■ **Rows from a dataset**
───
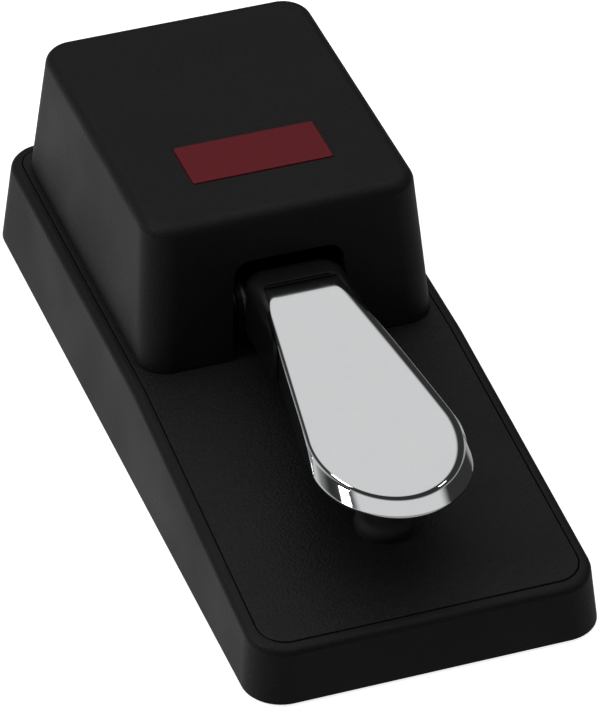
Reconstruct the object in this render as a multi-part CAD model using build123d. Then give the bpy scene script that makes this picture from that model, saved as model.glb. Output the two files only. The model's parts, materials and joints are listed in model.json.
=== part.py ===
from build123d import *
from math import radians, tan
import os

os.makedirs("parts", exist_ok=True)

# Sustain pedal.  Millimetres and degrees, +Z up, -Y is the player's side.
# The origin is on the floor, under the middle of the base.

# Base: a moulded shell with sloping walls, closed below by a steel plate and a rubber sole.
base_length = 240.0
base_width = 104.0
base_corner = 11.5
base_wall = 2.6
side_draft = 5.3
front_draft = 8.0
rear_draft = 6.0
rear_height = 28.7
front_height = 17.8
bend_inset = 4.7
bend_radius = 40.0
rim_width = 3.0
rim_fillet = 2.4
ledge_width = 3.0
ledge_thickness = 2.0
sole_proud = 1.0
sole_thickness = 2.0
plate_thickness = 3.0
plate_gap = 0.4
rib_thickness = 1.6
rib_gap = 0.5
side_rib_places = (-80.0, -50.0, -25.0, 30.0, 60.0, 85.0)
end_rib_places = (-26.0, 26.0)
sole_gap = 0.3
sole_edge = 0.5

# Deck: the textured plate let into the top of the base.
deck_thickness = 2.6
deck_raise = 0.3
deck_gap = 0.35
deck_edge = 0.35

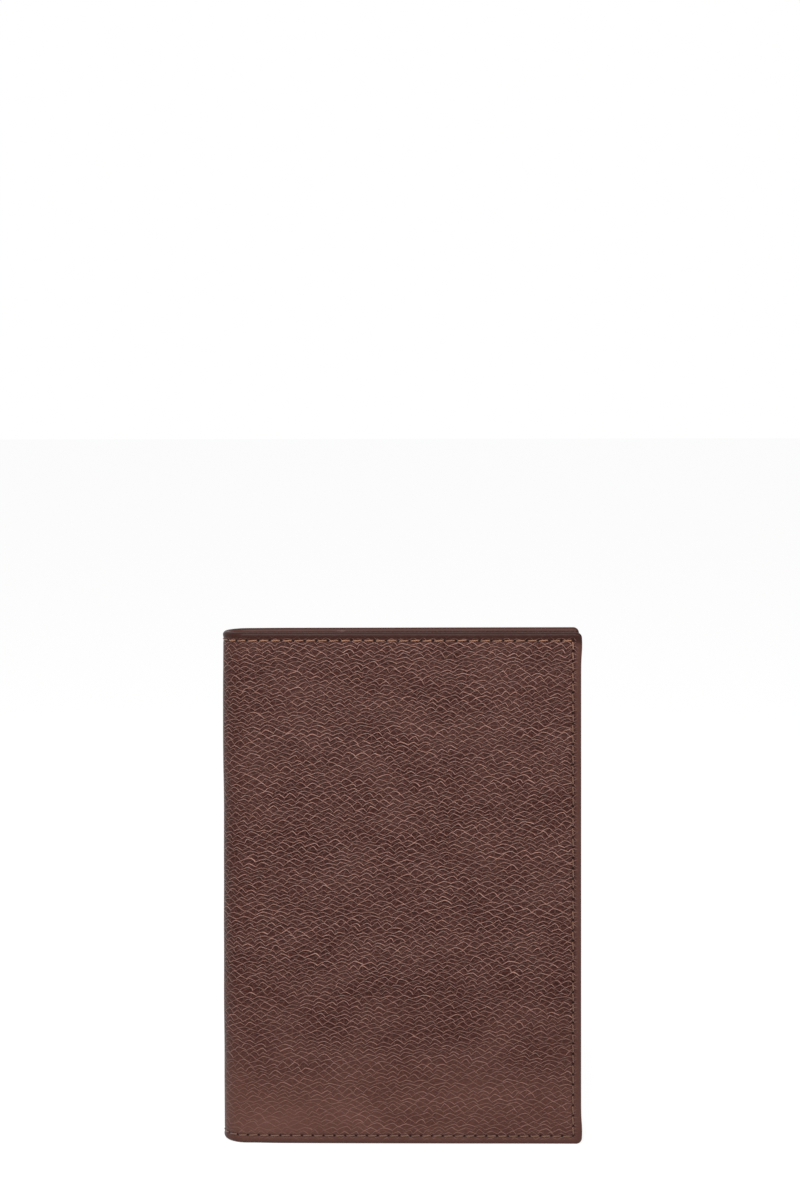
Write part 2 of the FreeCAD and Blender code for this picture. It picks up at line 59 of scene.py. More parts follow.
───
■ **Instruction**
Repeat the material from above exactly, word for word.

■ **Answer to the task**
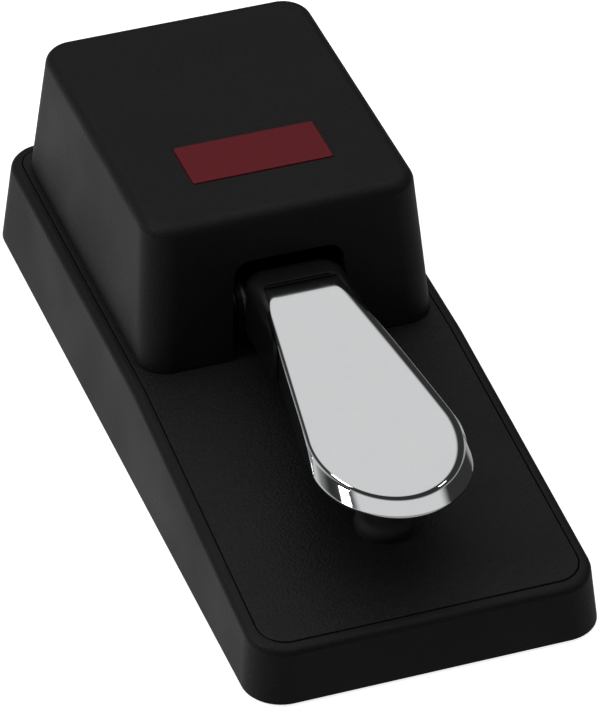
Reconstruct the object in this render as a multi-part CAD model using build123d. Then give the bpy scene script that makes this picture from that model, saved as model.glb. Output the two files only. The model's parts, materials and joints are listed in model.json.
=== part.py ===
from build123d import *
from math import radians, tan
import os

os.makedirs("parts", exist_ok=True)

# Sustain pedal.  Millimetres and degrees, +Z up, -Y is the player's side.
# The origin is on the floor, under the middle of the base.

# Base: a moulded shell with sloping walls, closed below by a steel plate and a rubber sole.
base_length = 240.0
base_width = 104.0
base_corner = 11.5
base_wall = 2.6
side_draft = 5.3
front_draft = 8.0
rear_draft = 6.0
rear_height = 28.7
front_height = 17.8
bend_inset = 4.7
bend_radius = 40.0
rim_width = 3.0
rim_fillet = 2.4
ledge_width = 3.0
ledge_thickness = 2.0
sole_proud = 1.0
sole_thickness = 2.0
plate_thickness = 3.0
plate_gap = 0.4
rib_thickness = 1.6
rib_gap = 0.5
side_rib_places = (-80.0, -50.0, -25.0, 30.0, 60.0, 85.0)
end_rib_places = (-26.0, 26.0)
sole_gap = 0.3
sole_edge = 0.5

# Deck: the textured plate let into the top of the base.
deck_thickness = 2.6
deck_raise = 0.3
deck_gap = 0.35
deck_edge = 0.35

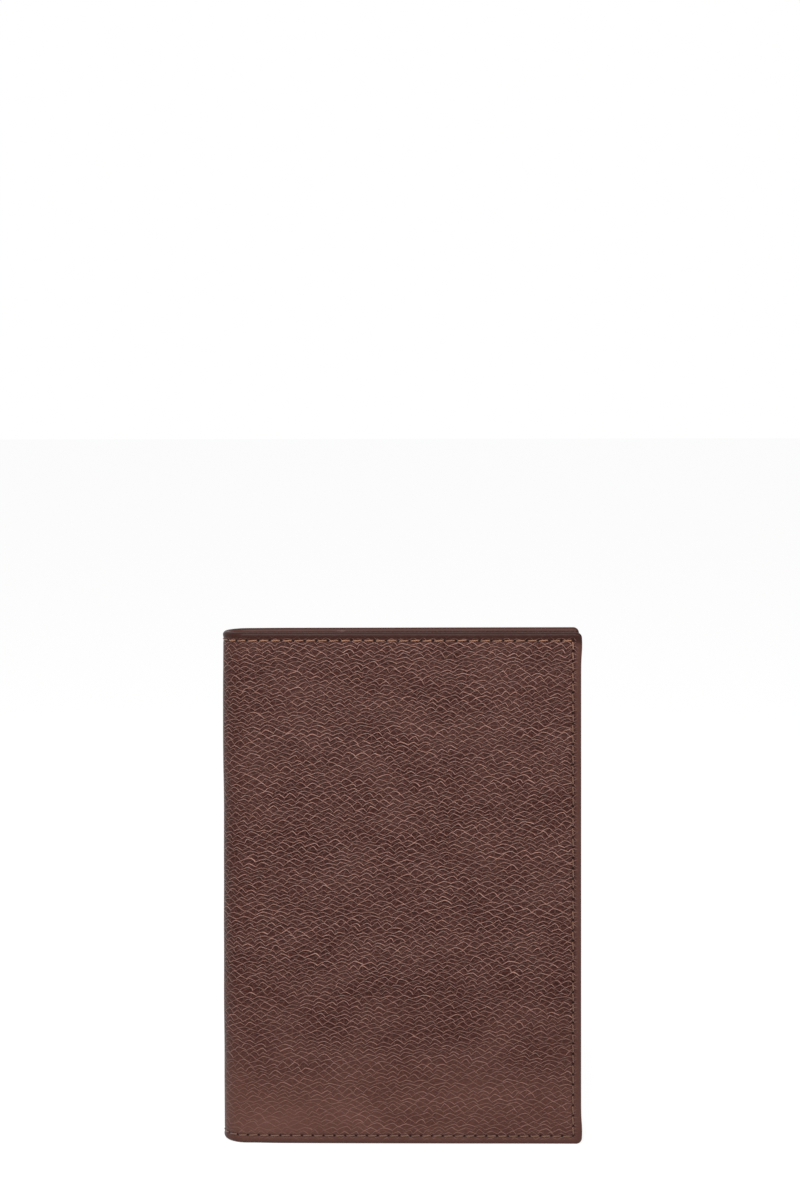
Write part 2 of the FreeCAD and Blender code for this picture. It picks up at line 59 of scene.py. More parts follow.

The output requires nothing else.